Reactie
Zonder ‘dat’
M. van Dort-Clements - Oegstgeest
In het septembernummer van Onze Taal veronderstelt J.M. van der Horst in Het Gezegde & Co. dat zinnen zonder dat (zoals in de brieven van de echtgenote van Multatuli) in de 19e eeuw, althans in gewoon spreken, gangbaar waren.
Ik heb een fraai bewijs om aan te tonen dat hij hierin gelijk heeft.

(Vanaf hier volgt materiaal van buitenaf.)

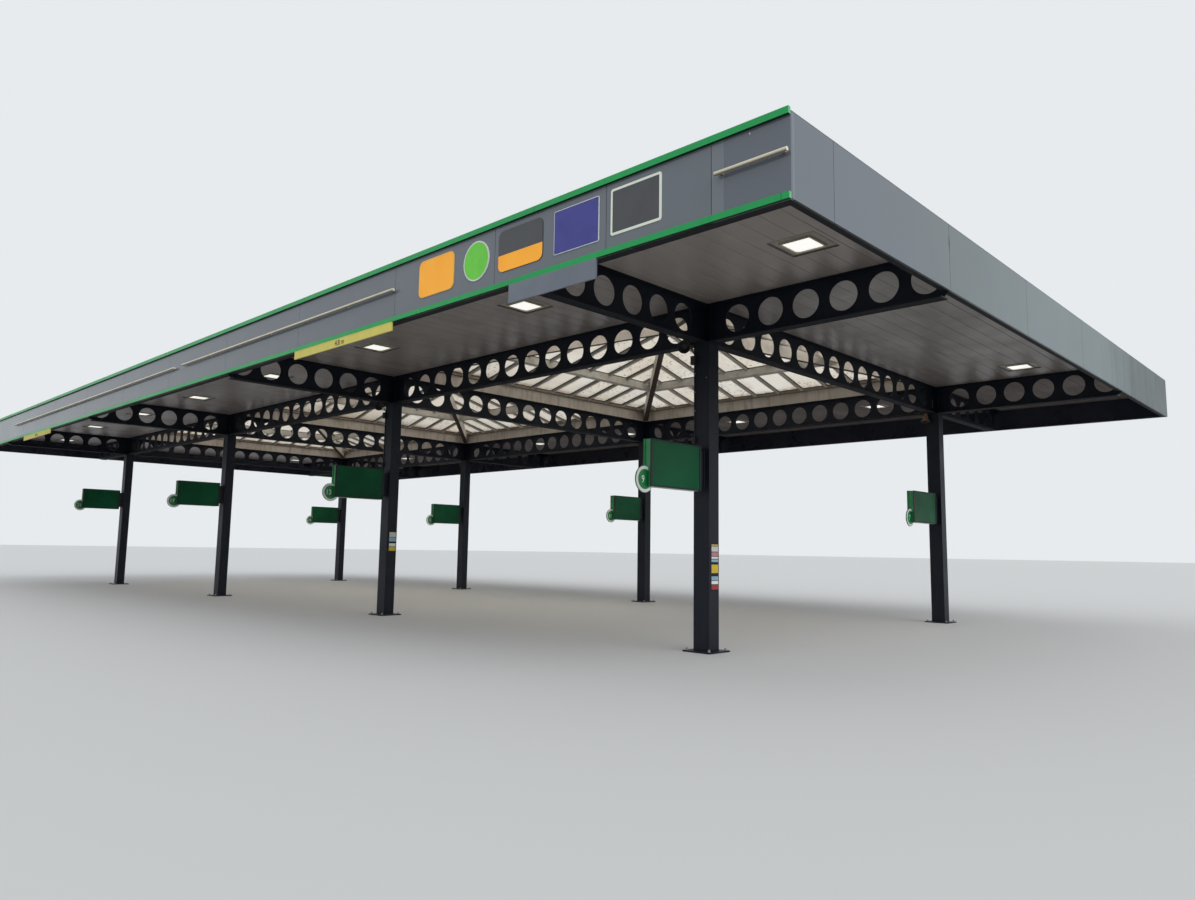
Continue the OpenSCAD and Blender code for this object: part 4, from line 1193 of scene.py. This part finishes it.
# %% Column fittings
CABLE_R, CONDUIT_R, THIN_CABLE_R = 0.009, 0.008, 0.006
CLIP_HEIGHTS = (4.55, 4.35, 4.05, 3.75)
BEAM_CLIPS = (8.12, 9.02, 9.91, 10.83, 11.72, 12.63, 13.18)
fittings = Shapes()
front_side, beam_side = rows["front"] - COLUMN_D / 2, rows["back"] - FLANGE_HALF
head = beam_under - 0.05
for i in (3, 2):
    x, y = column_xs[i] - COLUMN_W / 2 + 0.02, front_side - CABLE_R
    foot = SIGN_FEET["front"][i] + SIGN_H * 0.85
    drop = head - 0.14
    fittings.tube([(x - 0.06, y - 0.06, head), (x - 0.03, y - 0.03, head - 0.05), (x, y, drop),
                   *((x, y, drop - (drop - foot) * k / 6) for k in range(1, 7))], CABLE_R, 0)
    for z in CLIP_HEIGHTS:
        fittings.box((x - 0.016, y - 0.013, z), (x + 0.016, y + CABLE_R, z + 0.012), 1)
    fittings.box((x - 0.045, y - 0.052, 4.50), (x + 0.035, y + CABLE_R, 4.64))
    fittings.box((x - 0.030, y - 0.040, foot + 0.18), (x + 0.030, y + CABLE_R, foot + 0.27))
fittings.prism(circle(0.010, 12), front_side - 0.003, front_side, "y", 1,
               Matrix.Translation((column_xs[3] + 0.098, 0, 4.27)))
x = column_xs[3] - 0.02
bend = [(x, rows["back"] - 0.03, steel_top - 0.12), (x, rows["back"] - 0.07, steel_top - 0.16)]
bend += [(x + 0.03 * math.sin(k / 6 * math.pi), beam_side - 0.010, steel_top - 0.20 - 0.07 * k)
         for k in range(7)]
fittings.tube(bend, CONDUIT_R, 2)
for x in BEAM_CLIPS:
    fittings.box((x - 0.012, beam_side - 0.006, beam_under),
                 (x + 0.012, beam_side + 0.010, beam_under + 0.05))
fittings.tube([(8.0 + 0.52 * k, beam_side - 0.008, beam_under + 0.030 + 0.004 * (k % 2))
               for k in range(11)], THIN_CABLE_R, 0, 6)
fittings.make("column_fittings", [BLACK, GALV, CONDUIT])

# %% [markdown]
# Two columns carry a stack of small stuck-on plates. Their corners are round and their colours
# plain, and a table gives the height and colour of each from the lowest up, or none for a gap.

# %% Column labels
LABEL_W, LABEL_T, LABEL_GAP, LABEL_CORNER = 0.17, 0.0015, 0.010, 0.006
LABEL_PAINTS = [plain("label " + word, base, worn, scale=8.0) for word, base, worn in (
    ("pink", (206, 134, 146), (196, 126, 138)), ("pale blue", (150, 190, 214), (140, 180, 204)),
    ("yellow", (226, 196, 44), (214, 184, 44)), ("white", (216, 216, 212), (204, 204, 198)),
    ("red", (178, 48, 44), (166, 44, 42)))]
LABEL_STACKS = (
    (3, 0.95, ((0.08, 5), (0.06, 0), (0.07, 2), (0.04, None), (0.14, 3), (0.03, None), (0.05, 2),
               (0.04, 0), (0.07, 1), (0.09, 4), (0.03, 3))),
    (2, 1.44, ((0.10, 3), (0.08, 0), (0.03, None), (0.10, 2), (0.12, 4))),
)
labels = Shapes()
for i, z, stack in LABEL_STACKS:
    for high, paint in stack:
        if paint is not None:
            place = (column_xs[i] + COLUMN_W / 2, rows["front"] + 0.02, z + high / 2)
            outline = rounded(LABEL_W, high - LABEL_GAP, LABEL_CORNER, 3)
            labels.prism(outline, 0.0, LABEL_T, "x", paint, Matrix.Translation(place))
        z += high
labels.make("column_labels", [WHITE, *LABEL_PAINTS])

# %% [markdown]
# ## Studio
# A pale floor, a pale surround and soft light from above and from the right. The world shows its
# pale colour to the camera, in mirrors and through glass, and gives the object a plain, even
# light. The floor does the same, so what it throws back on the object stays level.

# %% Floor, world and sun
FLOOR_REACH, FLOOR_BOUNCE = 400, (150, 149, 147)
WORLD_LIGHT, WORLD_STRENGTH, WORLD_SEEN = (0.93, 0.96, 1.0, 1.0), 0.72, (0.80, 0.83, 0.85, 1.0)
SUN_STRENGTH, SUN_SOFTNESS, SUN_FROM = 1.35, 50, (0.85, -0.12, 0.62)


def looked_at(tree):
    """1 for what is seen straight, in a mirror or through glass, and 0 for light on the object"""
    path = add(tree, "LightPath").outputs
    return calc(tree, "MAXIMUM", path["Is Camera Ray"],
                calc(tree, "MAXIMUM", path["Is Glossy Ray"], path["Is Transmission Ray"]))


mesh = bpy.data.meshes.new("floor")
mesh.from_pydata([(x, y, 0) for x, y in ((-FLOOR_REACH, -FLOOR_REACH), (FLOOR_REACH, -FLOOR_REACH),
                                         (FLOOR_REACH, FLOOR_REACH), (-FLOOR_REACH, FLOOR_REACH))],
                 [], [(0, 1, 2, 3)])
stage = show("floor", mesh)
material, tree, shader = new_material("studio floor")
tone = add(tree, "TexNoise", Scale=0.4, Detail=3.0).outputs["Fac"]
pale = mix(tree, tone, colour((205, 206, 206)), colour((214, 214, 212)))
tree.links.new(mix(tree, looked_at(tree), colour(FLOOR_BOUNCE), pale), shader.inputs["Base Color"])
shader.inputs["Roughness"].default_value = 0.9
mesh.materials.append(material)

world = bpy.data.worlds.new("studio")
bpy.context.scene.world = world
world.use_nodes = True
tree = world.node_tree
light = tree.nodes["Background"]
light.inputs["Color"].default_value = WORLD_LIGHT
light.inputs["Strength"].default_value = WORLD_STRENGTH
seen = add(tree, "Background", Color=WORLD_SEEN, Strength=1.0)
blend = add(tree, "MixShader", i0=looked_at(tree), i1=light.outputs[0], i2=seen.outputs[0])
tree.links.new(blend.outputs[0], tree.nodes["World Output"].inputs["Surface"])

sun = show("soft sun", bpy.data.lights.new("soft sun", "SUN"))
sun.data.energy = SUN_STRENGTH
sun.data.angle = math.radians(SUN_SOFTNESS)
turn = Vector(SUN_FROM).to_track_quat("Z", "Y").to_matrix().to_4x4()
sun.matrix_world = Matrix.Translation((40, -8, 30)) @ turn
bpy.context.scene.view_settings.view_transform = "Standard"
print("sun", SUN_STRENGTH, "world", WORLD_STRENGTH)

In het archief van het ziekenhuis waar ik werk, bevindt zich een brief van een verpleegster, gedateerd 14 december 1911. Hieruit blijkt dat zelfs in het begin van de 20e eeuw niet alleen in spreektaal, maar ook nog in schrijftaal, het woordje dat veelvuldig weggelaten werd.

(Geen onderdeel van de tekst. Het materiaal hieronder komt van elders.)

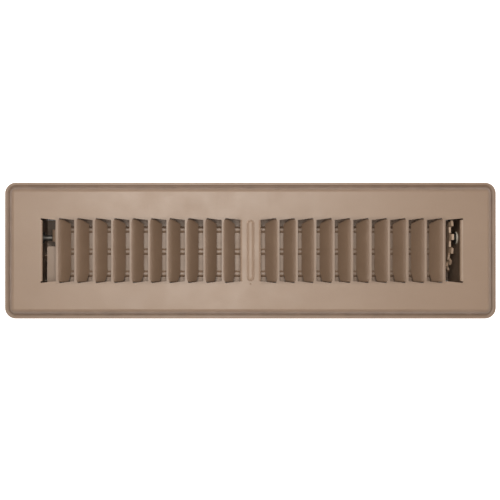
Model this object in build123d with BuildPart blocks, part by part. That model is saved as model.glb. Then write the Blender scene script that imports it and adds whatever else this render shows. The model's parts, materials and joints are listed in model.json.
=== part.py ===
from build123d import *

import os
from math import cos, radians, sin

# Stamped steel floor register for a 57 x 305 mm duct opening: a louvred face, a folded sheet-metal
# damper box hung under it, and one blade turned by a toothed thumb quadrant in the last slot.
# +X runs along the face, +Y across it and +Z out of the floor. The origin is the centre of the face
# on the plane of the rim's underside, which is the plane of the floor that the register lies on.

# Face sheet
FACE_LENGTH = 339.6
FACE_WIDTH = 94.1
FACE_CORNER_R = 7.5
FACE_TOP = 4.5
FACE_SHEET = 0.9
FACE_UNDER = FACE_TOP - FACE_SHEET
HEM_R = 0.95
RIM_WIDTH = 7.0
RIM_GROOVE_AT = 2.7
RIM_GROOVE_Z = 1.35
RIM_SHOULDER_AT = 4.7
RIM_SHOULDER_DROP = 0.85
RIM_SEAT_TO = 3.2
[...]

- | ‘'k Had Zr. Laura al eenigen tijd tevoren gezegd ik alles soms zoo moeilijk vond’. |
- | ‘U hebt gelijk als U zegt ik er meer over had moeten spreken’. |
- | ‘'k Had na ongeveer 4 weken er uit mogen gaan, maar daar Hr. ... toen ernstiger was en er steeds gezegd werd het spoedig uit zou zijn’. |
- | ‘Toen Zr. Laura mij wegbracht om er een tijdje tusschenuit te zijn, zou Zuster aan 't Bestuur zeggen ik erg overspannen was’. |
- | ‘Zr. Laura die mij terug schreef 't erg prettig te vinden ik alles zoo inzag’. |
- | ‘Door middel van Zr. Lena hoorde ik, 't Bestuur besloten had ik enige maanden uit mijn werk moest zijn’. |
- | ‘Ik begrijp wel het Bestuur bezorgd is het zich nog eens zal herhalen’. |
- | ‘Moeder had er al geen vrede mee men mij zoo wegstuurde’. |
- | ‘Ik beken, ik de vorige maal niet goed heb gehandeld’. |
- | ‘Omdat ik als ik thuis was altijd met veel liefde over 't Huis sprak begreep men mij niet moest tegengaan er te blijven’. |
Toen ik deze brief voor het eerst las dacht ik dat deze zuster wat nonchalant met de taal omsprong. Dankzij het artikel van de heer Van der Horst weet ik nu beter.